> [Entries supplied]
* Start *

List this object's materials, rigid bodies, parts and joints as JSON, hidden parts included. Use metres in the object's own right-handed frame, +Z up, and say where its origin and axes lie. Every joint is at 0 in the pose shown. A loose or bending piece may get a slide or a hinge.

* End *
* Start *

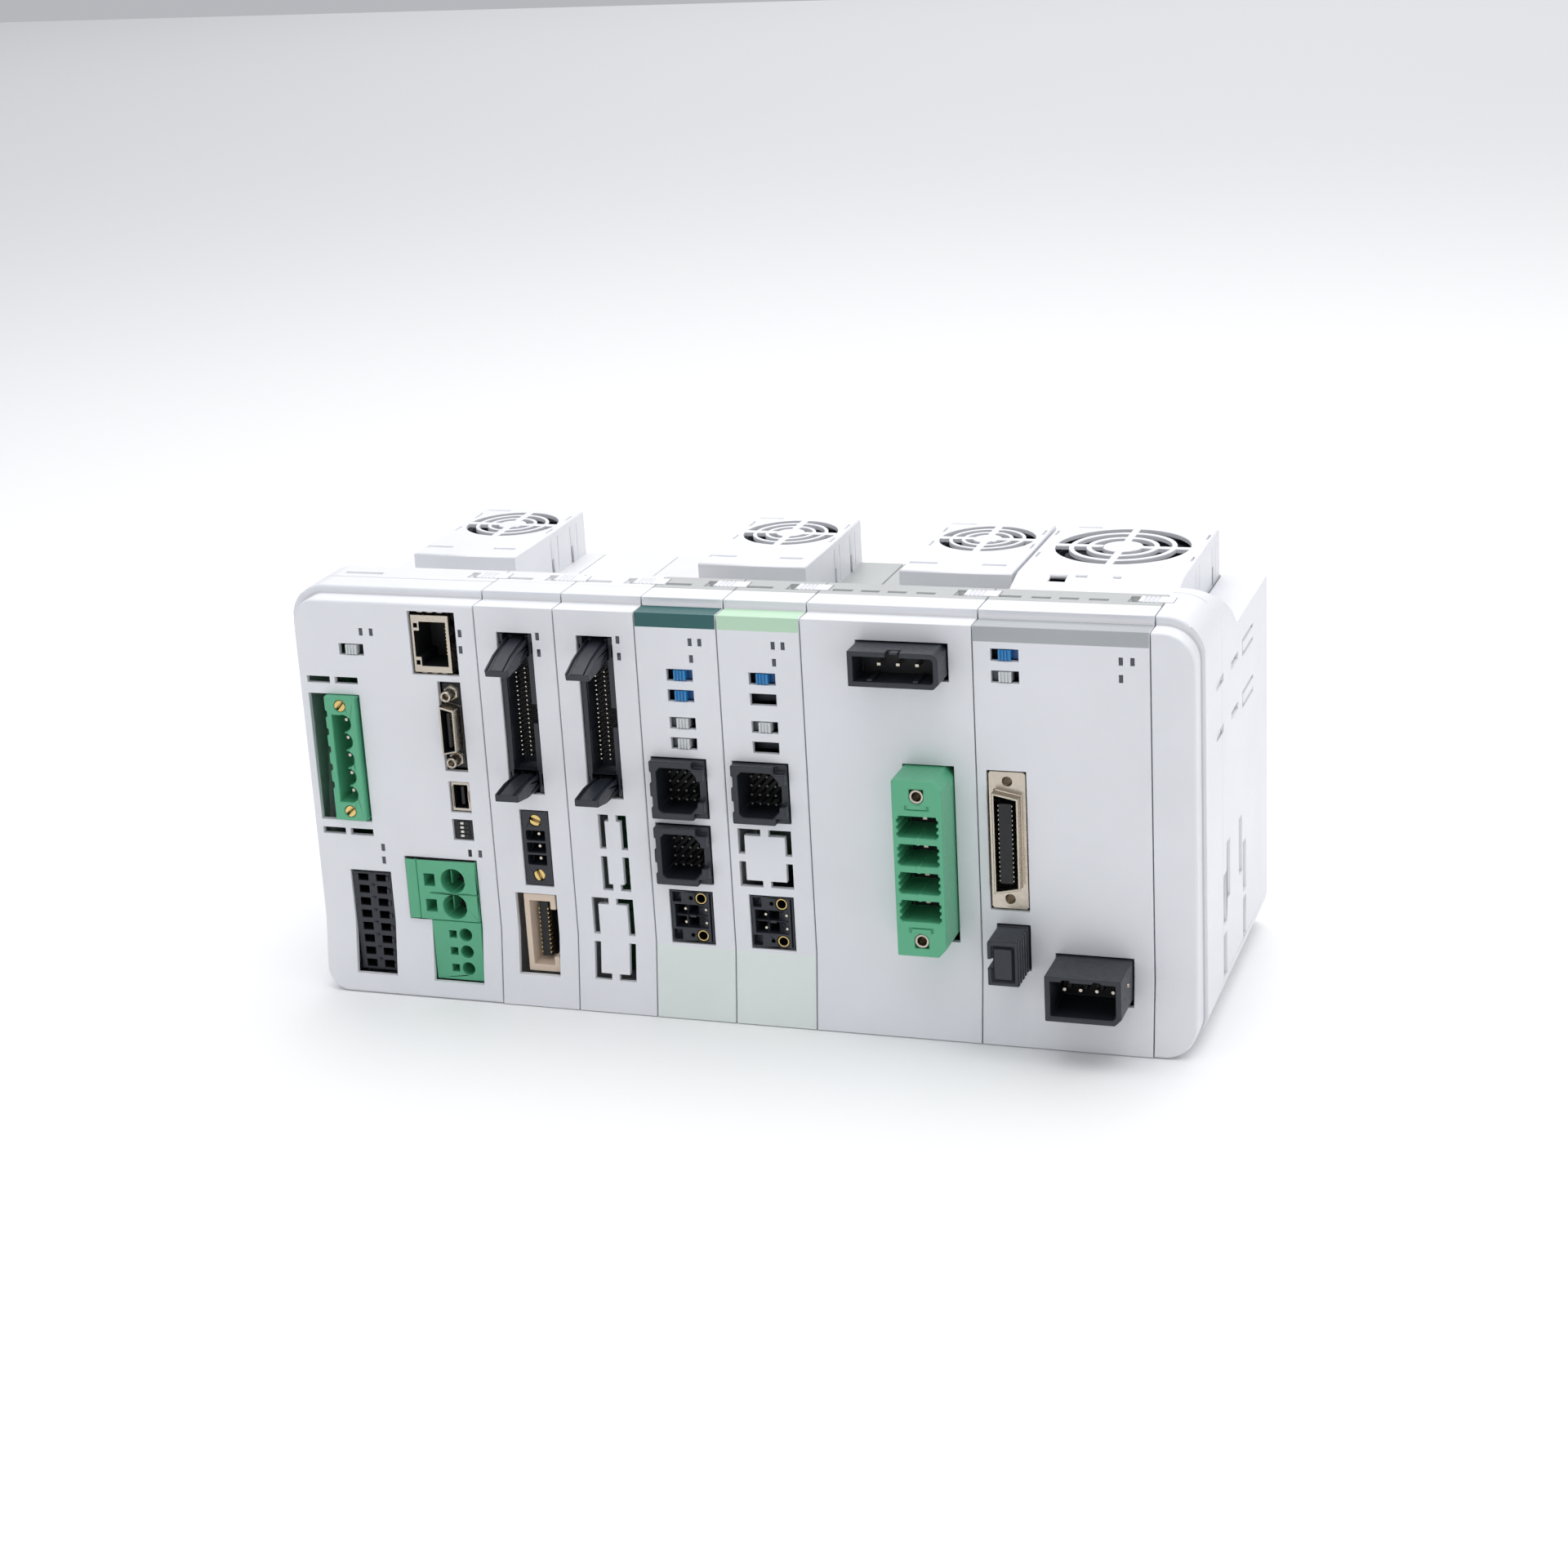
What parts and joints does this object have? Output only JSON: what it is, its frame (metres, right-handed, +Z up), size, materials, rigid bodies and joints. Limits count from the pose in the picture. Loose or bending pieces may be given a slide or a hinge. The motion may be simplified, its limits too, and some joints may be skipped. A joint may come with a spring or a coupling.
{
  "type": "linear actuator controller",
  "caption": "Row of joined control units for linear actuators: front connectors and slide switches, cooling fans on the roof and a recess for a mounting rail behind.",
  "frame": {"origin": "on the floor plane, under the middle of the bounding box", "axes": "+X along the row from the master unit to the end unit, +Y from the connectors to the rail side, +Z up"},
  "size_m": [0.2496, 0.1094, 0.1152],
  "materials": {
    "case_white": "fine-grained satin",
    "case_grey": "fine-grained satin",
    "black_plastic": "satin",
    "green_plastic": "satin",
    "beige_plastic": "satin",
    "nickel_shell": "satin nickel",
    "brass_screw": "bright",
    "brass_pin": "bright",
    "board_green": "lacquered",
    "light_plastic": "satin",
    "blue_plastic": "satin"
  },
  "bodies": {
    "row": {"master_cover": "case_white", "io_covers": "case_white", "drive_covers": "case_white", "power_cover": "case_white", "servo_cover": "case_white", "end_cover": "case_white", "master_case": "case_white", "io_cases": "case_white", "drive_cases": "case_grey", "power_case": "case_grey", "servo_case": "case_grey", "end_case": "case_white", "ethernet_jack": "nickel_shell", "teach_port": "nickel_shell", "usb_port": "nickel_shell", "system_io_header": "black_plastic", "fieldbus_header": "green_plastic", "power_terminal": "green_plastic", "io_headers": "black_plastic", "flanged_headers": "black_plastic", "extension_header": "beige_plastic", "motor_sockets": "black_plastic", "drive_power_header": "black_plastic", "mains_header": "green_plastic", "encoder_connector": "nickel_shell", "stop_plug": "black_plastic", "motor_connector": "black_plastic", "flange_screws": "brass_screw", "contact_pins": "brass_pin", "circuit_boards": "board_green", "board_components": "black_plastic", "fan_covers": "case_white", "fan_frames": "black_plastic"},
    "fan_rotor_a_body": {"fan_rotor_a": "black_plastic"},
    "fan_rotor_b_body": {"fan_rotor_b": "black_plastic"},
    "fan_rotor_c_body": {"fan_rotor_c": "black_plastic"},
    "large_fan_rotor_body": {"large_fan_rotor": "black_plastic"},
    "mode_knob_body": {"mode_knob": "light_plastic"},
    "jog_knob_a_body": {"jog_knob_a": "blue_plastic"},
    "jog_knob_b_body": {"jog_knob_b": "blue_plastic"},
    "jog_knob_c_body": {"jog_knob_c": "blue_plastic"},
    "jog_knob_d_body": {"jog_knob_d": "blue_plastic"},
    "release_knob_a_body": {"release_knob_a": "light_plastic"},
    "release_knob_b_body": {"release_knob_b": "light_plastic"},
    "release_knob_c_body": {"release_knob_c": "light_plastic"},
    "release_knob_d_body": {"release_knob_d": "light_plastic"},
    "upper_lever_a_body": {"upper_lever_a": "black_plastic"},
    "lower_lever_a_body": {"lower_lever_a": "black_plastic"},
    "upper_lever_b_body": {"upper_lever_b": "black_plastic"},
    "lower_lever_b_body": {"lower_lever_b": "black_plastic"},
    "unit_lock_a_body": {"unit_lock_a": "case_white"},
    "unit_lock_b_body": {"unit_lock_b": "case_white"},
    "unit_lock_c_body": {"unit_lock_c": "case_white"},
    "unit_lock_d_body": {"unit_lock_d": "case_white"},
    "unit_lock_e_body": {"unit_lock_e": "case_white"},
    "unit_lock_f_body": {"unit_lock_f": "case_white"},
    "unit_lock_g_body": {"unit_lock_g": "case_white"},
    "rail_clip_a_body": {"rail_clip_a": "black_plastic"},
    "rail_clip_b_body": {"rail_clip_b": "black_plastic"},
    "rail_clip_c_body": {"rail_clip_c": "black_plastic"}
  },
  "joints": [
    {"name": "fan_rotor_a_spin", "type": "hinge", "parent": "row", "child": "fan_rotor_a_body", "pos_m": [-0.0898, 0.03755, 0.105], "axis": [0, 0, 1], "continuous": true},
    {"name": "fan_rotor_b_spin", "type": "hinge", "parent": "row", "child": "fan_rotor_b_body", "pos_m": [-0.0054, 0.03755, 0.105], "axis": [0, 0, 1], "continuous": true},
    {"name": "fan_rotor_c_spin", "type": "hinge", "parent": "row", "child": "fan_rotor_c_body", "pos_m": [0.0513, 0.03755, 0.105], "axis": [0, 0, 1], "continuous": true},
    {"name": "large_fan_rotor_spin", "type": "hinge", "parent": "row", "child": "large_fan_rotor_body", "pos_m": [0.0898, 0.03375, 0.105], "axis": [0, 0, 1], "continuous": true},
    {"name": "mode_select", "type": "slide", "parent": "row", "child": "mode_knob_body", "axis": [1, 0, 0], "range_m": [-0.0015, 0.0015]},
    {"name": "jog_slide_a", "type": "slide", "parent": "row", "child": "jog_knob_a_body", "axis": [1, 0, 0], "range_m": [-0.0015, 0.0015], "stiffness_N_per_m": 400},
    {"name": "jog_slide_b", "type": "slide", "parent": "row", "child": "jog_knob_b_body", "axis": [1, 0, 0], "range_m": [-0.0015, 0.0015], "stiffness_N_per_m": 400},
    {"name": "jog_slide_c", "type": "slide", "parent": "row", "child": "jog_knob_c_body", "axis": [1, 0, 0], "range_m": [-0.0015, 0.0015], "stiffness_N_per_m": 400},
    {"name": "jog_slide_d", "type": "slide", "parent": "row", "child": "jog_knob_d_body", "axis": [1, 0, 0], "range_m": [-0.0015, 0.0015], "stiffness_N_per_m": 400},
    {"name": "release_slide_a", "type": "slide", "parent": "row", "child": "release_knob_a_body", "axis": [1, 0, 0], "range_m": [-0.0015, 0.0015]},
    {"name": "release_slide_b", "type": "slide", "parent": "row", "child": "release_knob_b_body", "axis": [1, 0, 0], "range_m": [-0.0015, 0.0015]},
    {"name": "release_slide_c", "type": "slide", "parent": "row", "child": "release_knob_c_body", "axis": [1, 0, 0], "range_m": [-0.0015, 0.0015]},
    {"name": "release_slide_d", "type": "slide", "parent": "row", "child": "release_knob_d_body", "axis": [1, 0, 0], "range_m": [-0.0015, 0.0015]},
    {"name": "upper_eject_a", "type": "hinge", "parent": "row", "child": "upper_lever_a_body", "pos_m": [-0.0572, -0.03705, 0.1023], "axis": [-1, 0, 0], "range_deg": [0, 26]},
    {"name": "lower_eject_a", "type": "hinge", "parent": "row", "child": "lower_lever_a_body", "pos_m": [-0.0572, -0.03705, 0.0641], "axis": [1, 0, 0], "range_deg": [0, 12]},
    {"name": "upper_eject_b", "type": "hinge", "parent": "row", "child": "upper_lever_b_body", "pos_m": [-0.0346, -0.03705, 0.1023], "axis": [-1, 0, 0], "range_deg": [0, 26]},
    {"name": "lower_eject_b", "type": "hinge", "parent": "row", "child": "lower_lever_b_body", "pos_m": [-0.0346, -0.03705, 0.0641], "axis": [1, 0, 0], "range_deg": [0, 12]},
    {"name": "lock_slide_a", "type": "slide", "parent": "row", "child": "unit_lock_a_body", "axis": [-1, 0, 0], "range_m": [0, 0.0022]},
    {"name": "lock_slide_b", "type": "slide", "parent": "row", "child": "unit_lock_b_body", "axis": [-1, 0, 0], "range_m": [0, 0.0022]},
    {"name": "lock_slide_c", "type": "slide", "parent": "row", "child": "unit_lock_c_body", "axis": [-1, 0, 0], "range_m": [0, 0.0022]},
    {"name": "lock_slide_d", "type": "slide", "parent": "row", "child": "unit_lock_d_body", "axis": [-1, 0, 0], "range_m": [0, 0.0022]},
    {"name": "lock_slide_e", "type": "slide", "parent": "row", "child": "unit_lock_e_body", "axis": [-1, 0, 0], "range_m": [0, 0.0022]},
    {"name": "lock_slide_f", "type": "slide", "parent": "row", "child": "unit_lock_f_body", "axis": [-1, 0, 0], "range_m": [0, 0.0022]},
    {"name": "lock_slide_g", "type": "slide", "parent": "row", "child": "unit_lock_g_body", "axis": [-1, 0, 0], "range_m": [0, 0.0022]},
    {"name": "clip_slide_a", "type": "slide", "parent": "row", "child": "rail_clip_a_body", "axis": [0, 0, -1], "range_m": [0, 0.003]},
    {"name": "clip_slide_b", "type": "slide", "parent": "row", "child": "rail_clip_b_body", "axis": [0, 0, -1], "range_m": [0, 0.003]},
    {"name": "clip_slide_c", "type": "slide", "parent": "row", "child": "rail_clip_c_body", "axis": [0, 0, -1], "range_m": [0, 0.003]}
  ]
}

* End *
* Start *

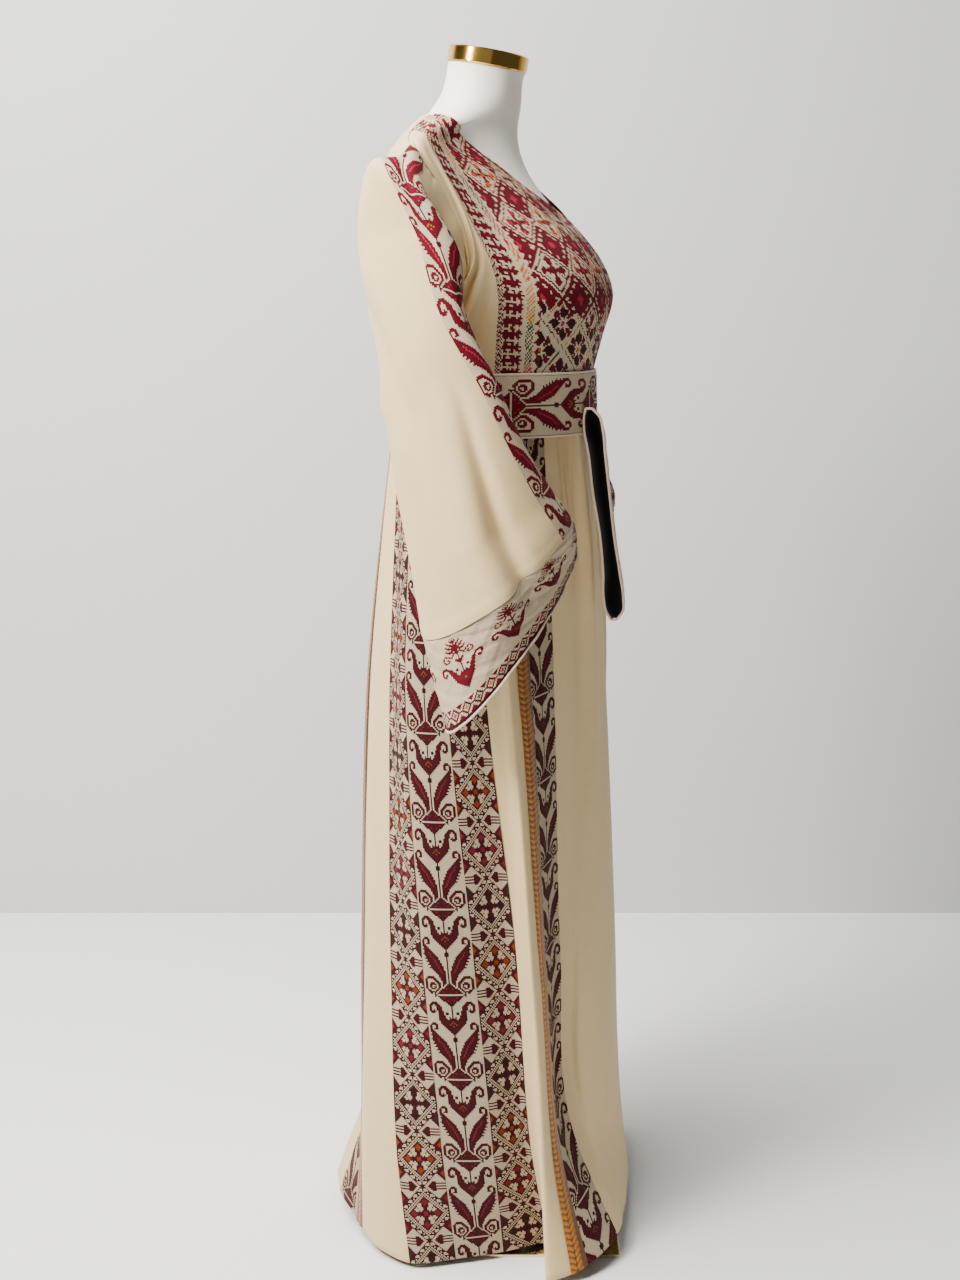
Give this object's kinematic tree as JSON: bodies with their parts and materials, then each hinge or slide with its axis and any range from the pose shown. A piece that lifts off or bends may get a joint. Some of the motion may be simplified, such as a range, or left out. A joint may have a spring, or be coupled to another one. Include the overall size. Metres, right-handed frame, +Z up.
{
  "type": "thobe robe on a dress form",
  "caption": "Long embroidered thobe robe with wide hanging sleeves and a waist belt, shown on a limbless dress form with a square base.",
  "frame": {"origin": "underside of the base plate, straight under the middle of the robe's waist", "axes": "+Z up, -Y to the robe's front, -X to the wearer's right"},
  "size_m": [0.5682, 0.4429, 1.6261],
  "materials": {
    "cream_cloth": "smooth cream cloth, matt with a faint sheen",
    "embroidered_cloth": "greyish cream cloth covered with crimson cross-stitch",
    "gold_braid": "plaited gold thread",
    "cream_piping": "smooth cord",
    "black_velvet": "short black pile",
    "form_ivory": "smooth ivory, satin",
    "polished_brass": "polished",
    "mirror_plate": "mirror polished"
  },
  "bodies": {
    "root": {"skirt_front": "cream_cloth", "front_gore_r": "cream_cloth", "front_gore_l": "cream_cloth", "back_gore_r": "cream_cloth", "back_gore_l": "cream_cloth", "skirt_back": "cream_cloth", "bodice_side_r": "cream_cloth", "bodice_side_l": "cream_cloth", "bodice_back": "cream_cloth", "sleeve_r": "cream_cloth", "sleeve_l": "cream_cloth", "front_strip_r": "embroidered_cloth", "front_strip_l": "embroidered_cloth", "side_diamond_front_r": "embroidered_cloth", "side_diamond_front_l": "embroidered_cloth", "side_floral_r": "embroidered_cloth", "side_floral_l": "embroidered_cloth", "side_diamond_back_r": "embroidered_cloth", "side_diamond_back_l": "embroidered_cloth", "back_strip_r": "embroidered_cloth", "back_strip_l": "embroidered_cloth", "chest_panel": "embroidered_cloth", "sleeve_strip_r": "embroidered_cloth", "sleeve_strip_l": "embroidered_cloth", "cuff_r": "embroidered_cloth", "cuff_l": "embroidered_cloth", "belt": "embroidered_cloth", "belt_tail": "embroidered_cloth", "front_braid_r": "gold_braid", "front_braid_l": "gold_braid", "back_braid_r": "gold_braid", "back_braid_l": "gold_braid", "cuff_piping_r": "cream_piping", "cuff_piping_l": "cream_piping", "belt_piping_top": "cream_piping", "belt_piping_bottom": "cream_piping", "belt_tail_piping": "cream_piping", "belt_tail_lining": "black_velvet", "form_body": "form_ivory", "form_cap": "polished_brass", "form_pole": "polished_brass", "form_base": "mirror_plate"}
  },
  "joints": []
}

* End *

> [Brief]
Pull out each line of the listing that holds the string "materials".

> [Exercise output]
List this object's materials, rigid bodies, parts and joints as JSON, hidden parts included. Use metres in the object's own right-handed frame, +Z up, and say where its origin and axes lie. Every joint is at 0 in the pose shown. A loose or bending piece may get a slide or a hinge.
What parts and joints does this object have? Output only JSON: what it is, its frame (metres, right-handed, +Z up), size, materials, rigid bodies and joints. Limits count from the pose in the picture. Loose or bending pieces may be given a slide or a hinge. The motion may be simplified, its limits too, and some joints may be skipped. A joint may come with a spring or a coupling.
  "materials": {
Give this object's kinematic tree as JSON: bodies with their parts and materials, then each hinge or slide with its axis and any range from the pose shown. A piece that lifts off or bends may get a joint. Some of the motion may be simplified, such as a range, or left out. A joint may have a spring, or be coupled to another one. Include the overall size. Metres, right-handed frame, +Z up.
  "materials": {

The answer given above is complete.